*Given task:* Review the material line by line. Identify and copy every line that contains the string "hinge".

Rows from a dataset
_ _ _ _ _ _ _

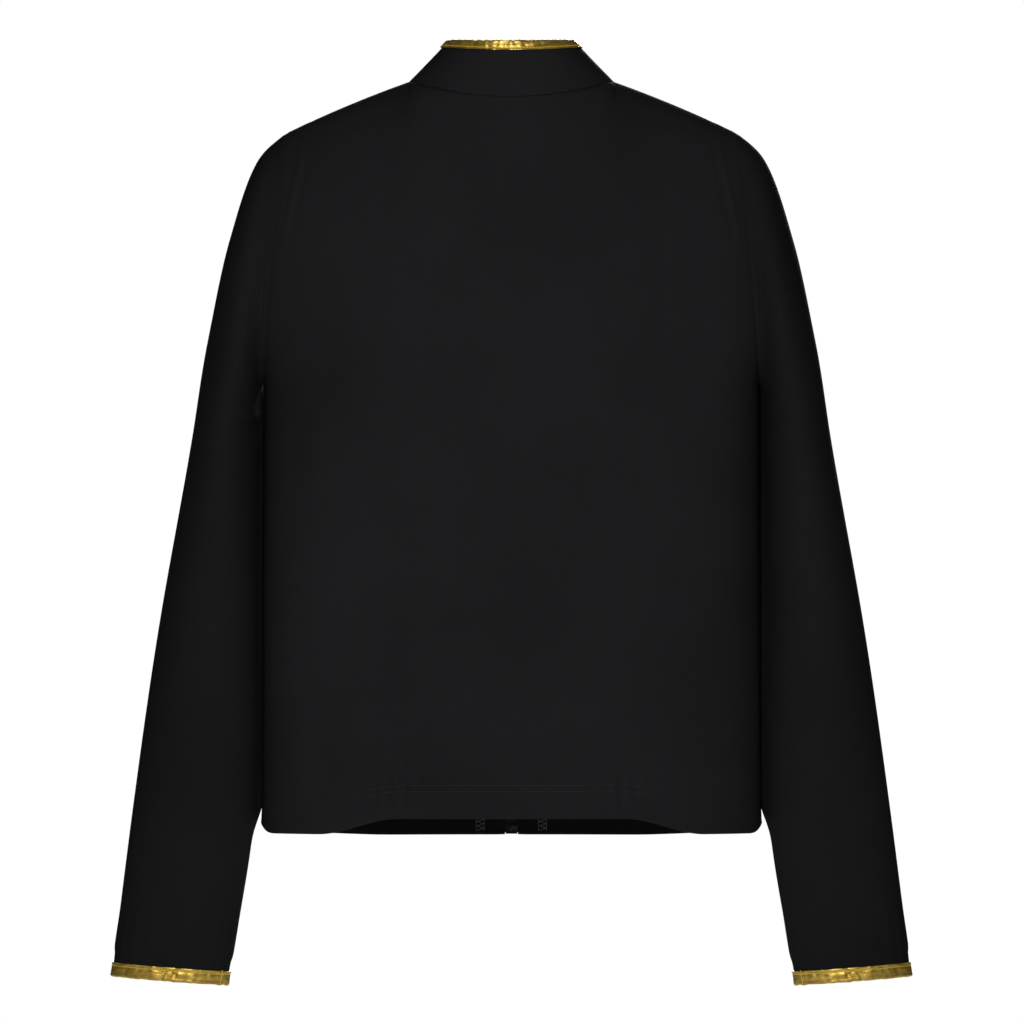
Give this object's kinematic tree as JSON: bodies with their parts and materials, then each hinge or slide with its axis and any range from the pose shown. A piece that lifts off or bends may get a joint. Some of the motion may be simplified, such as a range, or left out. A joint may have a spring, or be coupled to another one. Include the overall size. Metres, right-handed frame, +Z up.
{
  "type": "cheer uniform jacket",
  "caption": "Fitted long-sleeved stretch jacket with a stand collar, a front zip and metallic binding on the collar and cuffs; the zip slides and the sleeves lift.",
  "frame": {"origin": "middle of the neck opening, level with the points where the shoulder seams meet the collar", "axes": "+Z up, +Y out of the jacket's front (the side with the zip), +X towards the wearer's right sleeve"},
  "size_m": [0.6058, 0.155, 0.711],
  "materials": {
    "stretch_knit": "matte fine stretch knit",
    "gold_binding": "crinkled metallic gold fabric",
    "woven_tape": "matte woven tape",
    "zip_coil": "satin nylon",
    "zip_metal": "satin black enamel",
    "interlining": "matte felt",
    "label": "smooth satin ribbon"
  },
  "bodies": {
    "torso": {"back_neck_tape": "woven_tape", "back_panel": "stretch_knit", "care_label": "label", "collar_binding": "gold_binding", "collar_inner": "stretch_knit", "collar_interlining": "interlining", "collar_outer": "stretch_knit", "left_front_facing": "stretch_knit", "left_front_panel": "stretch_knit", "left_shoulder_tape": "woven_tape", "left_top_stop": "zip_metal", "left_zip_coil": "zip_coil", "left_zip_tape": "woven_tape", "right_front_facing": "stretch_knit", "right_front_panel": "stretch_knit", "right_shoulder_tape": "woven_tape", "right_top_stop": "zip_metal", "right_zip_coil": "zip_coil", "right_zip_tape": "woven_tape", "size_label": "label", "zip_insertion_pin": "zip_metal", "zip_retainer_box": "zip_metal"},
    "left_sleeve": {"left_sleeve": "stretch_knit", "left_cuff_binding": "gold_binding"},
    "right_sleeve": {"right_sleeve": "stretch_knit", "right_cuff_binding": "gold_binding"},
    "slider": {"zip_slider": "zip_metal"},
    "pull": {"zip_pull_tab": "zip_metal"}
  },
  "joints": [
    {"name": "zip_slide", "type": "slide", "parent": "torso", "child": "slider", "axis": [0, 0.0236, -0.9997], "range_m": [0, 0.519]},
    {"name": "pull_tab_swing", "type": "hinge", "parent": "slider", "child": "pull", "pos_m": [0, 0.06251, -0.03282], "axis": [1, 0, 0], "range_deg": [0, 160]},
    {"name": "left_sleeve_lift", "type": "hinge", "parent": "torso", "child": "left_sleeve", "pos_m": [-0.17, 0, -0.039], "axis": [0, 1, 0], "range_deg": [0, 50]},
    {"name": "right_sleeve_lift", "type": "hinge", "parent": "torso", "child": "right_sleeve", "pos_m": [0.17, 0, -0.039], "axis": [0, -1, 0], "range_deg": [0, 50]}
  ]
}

_ _ _ _ _ _ _

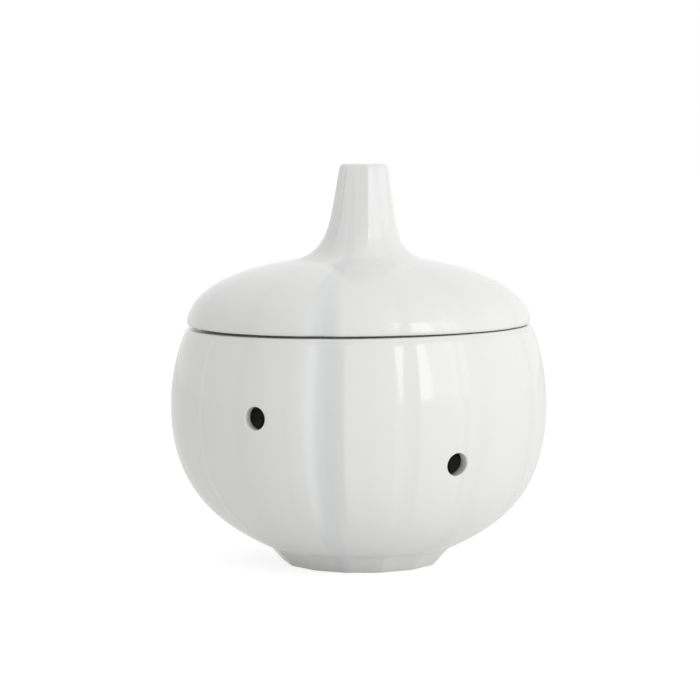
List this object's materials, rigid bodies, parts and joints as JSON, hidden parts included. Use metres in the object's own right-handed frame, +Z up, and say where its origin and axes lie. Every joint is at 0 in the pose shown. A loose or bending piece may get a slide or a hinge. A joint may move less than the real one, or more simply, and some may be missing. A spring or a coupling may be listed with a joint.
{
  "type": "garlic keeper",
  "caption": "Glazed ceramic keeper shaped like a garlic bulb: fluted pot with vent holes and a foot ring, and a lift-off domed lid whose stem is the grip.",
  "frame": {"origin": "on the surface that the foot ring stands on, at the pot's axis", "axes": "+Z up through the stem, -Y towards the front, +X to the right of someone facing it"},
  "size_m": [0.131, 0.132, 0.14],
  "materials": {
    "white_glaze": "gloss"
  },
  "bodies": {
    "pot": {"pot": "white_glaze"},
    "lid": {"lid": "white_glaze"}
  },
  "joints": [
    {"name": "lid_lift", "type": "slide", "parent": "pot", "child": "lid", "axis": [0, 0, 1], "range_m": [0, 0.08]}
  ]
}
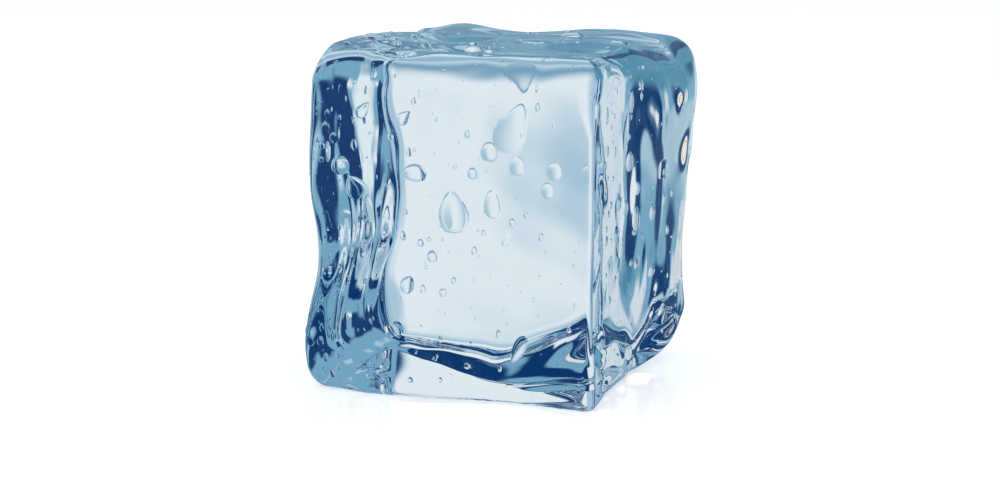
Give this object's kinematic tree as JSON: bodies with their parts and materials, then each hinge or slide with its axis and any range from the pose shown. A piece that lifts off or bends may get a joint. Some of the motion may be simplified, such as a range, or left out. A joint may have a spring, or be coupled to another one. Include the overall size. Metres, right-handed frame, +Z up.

_ _ _ _ _ _ _

*Written answer:*
Give this object's kinematic tree as JSON: bodies with their parts and materials, then each hinge or slide with its axis and any range from the pose shown. A piece that lifts off or bends may get a joint. Some of the motion may be simplified, such as a range, or left out. A joint may have a spring, or be coupled to another one. Include the overall size. Metres, right-handed frame, +Z up.
    {"name": "pull_tab_swing", "type": "hinge", "parent": "slider", "child": "pull", "pos_m": [0, 0.06251, -0.03282], "axis": [1, 0, 0], "range_deg": [0, 160]},
    {"name": "left_sleeve_lift", "type": "hinge", "parent": "torso", "child": "left_sleeve", "pos_m": [-0.17, 0, -0.039], "axis": [0, 1, 0], "range_deg": [0, 50]},
    {"name": "right_sleeve_lift", "type": "hinge", "parent": "torso", "child": "right_sleeve", "pos_m": [0.17, 0, -0.039], "axis": [0, -1, 0], "range_deg": [0, 50]}
List this object's materials, rigid bodies, parts and joints as JSON, hidden parts included. Use metres in the object's own right-handed frame, +Z up, and say where its origin and axes lie. Every joint is at 0 in the pose shown. A loose or bending piece may get a slide or a hinge. A joint may move less than the real one, or more simply, and some may be missing. A spring or a coupling may be listed with a joint.
Give this object's kinematic tree as JSON: bodies with their parts and materials, then each hinge or slide with its axis and any range from the pose shown. A piece that lifts off or bends may get a joint. Some of the motion may be simplified, such as a range, or left out. A joint may have a spring, or be coupled to another one. Include the overall size. Metres, right-handed frame, +Z up.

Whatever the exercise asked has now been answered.